Making the Inc. 5000 is a milestone, but it’s also a signal. It reflects sustained revenue growth over multiple years, something that is often harder to achieve than early traction. For Travefy, it validates a long-term approach to building in a category that is both competitive and undergoing rapid technological change.

It also highlights something broader about Nebraska. The state has quietly become a place where companies can start, find talent, and scale to national relevance without needing to relocate. The combination of universities, companies like Hudl acting as talent anchors, and a growing network of founders and operators has created a flywheel effect.

In that sense, Travefy is not an outlier; it’s an example.

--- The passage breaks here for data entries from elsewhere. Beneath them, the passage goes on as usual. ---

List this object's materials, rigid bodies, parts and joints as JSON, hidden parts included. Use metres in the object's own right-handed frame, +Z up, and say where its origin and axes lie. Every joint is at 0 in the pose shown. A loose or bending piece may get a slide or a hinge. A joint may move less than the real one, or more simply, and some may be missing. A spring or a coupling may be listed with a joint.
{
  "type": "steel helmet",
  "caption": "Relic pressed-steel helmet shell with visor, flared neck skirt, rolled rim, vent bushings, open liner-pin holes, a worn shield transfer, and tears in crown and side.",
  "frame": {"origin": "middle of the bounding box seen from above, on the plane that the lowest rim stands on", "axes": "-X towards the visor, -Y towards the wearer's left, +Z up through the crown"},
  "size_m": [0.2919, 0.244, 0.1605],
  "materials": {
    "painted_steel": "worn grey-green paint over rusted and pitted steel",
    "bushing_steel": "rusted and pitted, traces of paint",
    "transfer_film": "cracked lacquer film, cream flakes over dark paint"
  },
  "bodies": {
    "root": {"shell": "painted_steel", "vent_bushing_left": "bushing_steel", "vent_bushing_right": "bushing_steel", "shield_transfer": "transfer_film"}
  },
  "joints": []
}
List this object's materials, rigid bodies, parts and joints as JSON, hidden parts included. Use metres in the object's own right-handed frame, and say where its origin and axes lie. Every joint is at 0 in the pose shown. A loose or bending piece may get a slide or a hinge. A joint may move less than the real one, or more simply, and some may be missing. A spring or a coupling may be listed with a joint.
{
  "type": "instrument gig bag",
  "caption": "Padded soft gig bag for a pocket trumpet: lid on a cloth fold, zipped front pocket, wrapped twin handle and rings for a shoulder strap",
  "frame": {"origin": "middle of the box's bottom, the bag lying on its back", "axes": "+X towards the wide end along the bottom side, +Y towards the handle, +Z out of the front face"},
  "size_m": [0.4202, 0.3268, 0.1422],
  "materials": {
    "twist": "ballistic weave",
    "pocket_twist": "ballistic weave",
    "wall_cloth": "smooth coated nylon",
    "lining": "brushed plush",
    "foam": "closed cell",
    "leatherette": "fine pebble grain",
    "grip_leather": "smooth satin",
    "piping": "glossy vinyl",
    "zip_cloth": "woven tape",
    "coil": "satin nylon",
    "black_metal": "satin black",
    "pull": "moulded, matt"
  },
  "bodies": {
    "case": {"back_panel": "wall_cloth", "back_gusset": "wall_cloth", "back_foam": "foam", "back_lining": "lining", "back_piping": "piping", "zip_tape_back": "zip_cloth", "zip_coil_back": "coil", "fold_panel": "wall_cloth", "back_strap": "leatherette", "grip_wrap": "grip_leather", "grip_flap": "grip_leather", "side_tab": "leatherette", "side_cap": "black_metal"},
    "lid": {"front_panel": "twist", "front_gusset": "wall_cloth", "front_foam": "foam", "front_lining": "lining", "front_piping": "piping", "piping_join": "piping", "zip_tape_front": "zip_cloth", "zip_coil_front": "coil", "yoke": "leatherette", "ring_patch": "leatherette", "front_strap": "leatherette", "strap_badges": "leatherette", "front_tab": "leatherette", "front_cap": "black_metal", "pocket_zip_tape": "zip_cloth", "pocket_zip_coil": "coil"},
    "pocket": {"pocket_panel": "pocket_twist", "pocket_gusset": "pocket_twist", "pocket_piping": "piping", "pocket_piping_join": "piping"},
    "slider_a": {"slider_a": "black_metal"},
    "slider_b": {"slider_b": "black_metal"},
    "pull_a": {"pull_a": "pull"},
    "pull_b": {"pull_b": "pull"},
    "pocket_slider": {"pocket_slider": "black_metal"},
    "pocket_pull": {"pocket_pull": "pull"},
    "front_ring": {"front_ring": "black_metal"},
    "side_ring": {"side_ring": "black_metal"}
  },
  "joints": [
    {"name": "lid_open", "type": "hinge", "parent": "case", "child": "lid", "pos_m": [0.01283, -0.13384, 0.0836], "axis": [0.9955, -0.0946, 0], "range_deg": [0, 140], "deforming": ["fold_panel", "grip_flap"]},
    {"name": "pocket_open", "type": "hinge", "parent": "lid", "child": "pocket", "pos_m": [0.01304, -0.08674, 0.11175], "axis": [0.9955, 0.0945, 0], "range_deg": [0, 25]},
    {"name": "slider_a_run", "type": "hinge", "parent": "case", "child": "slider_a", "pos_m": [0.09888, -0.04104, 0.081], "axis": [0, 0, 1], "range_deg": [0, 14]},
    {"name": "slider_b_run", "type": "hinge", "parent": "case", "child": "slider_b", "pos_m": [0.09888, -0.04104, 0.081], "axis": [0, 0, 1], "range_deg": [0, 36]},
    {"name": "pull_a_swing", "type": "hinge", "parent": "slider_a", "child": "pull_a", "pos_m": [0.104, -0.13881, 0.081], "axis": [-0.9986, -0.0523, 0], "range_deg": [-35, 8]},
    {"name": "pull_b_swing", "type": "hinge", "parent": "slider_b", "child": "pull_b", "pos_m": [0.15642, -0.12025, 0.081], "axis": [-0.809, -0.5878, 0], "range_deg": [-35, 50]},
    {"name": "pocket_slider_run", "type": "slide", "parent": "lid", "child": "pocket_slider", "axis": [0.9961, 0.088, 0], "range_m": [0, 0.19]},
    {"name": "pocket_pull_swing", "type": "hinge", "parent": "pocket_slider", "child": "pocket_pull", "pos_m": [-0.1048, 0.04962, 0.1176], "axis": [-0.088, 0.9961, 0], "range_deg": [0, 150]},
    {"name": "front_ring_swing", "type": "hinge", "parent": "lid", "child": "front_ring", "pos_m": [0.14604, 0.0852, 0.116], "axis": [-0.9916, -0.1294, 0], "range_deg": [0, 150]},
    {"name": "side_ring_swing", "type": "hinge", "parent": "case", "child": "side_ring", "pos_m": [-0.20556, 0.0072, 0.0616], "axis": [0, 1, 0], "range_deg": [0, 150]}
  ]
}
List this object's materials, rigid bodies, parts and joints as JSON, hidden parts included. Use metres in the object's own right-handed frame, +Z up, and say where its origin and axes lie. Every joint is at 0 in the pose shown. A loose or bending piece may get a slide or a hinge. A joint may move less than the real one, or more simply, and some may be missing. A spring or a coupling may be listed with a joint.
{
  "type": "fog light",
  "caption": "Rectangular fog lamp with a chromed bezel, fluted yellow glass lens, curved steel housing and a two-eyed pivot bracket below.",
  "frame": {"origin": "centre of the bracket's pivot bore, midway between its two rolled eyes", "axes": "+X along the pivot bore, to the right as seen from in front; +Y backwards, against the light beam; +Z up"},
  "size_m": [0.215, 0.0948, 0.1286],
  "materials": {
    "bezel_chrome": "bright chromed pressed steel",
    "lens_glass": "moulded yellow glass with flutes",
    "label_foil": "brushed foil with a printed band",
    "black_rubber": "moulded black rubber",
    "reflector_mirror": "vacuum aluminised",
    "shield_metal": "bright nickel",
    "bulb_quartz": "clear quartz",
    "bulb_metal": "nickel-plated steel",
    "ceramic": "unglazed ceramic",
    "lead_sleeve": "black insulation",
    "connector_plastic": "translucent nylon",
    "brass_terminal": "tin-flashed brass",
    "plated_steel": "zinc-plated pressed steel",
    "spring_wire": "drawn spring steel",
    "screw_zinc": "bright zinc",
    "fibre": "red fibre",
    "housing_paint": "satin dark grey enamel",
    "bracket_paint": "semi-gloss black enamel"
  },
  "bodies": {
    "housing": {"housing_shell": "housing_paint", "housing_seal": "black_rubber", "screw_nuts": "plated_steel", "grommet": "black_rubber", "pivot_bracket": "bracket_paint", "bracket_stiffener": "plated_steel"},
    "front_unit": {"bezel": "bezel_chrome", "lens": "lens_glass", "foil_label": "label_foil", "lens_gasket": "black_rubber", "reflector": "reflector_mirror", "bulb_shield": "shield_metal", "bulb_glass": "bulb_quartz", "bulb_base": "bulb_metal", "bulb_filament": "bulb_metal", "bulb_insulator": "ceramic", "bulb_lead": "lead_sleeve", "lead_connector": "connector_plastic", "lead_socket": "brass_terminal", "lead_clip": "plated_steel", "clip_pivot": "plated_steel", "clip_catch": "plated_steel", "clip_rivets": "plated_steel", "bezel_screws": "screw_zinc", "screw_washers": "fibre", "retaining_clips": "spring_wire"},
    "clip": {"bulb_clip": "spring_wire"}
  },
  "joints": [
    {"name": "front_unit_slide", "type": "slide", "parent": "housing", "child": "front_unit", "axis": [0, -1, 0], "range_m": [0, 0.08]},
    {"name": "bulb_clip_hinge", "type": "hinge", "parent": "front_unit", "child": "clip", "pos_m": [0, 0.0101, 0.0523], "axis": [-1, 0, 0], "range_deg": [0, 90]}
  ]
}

As AI continues to reshape software, particularly in industries like travel where personalization and automation are key, companies like Travefy are well-positioned. They already sit close to the customer workflow, and they’ve built products that organize complexity. The next phase will likely involve layering intelligence on top of that foundation, but building the foundation positions companies, like Travefy, perfectly for expanding opportunities with AI. Often this is how new technologies reveal best practices – not from complete scratch builds.

But regardless of what comes next, the origin story matters.

Travefy didn’t need to start in Nebraska. It chose to, and it stayed. And in doing so, it became part of a growing narrative: that meaningful, high-growth technology companies can be built—and scaled—from places that historically weren’t considered part of the startup map.

The Inc. 5000 recognition is a milestone for Travefy. It’s also a milestone for Nebraska.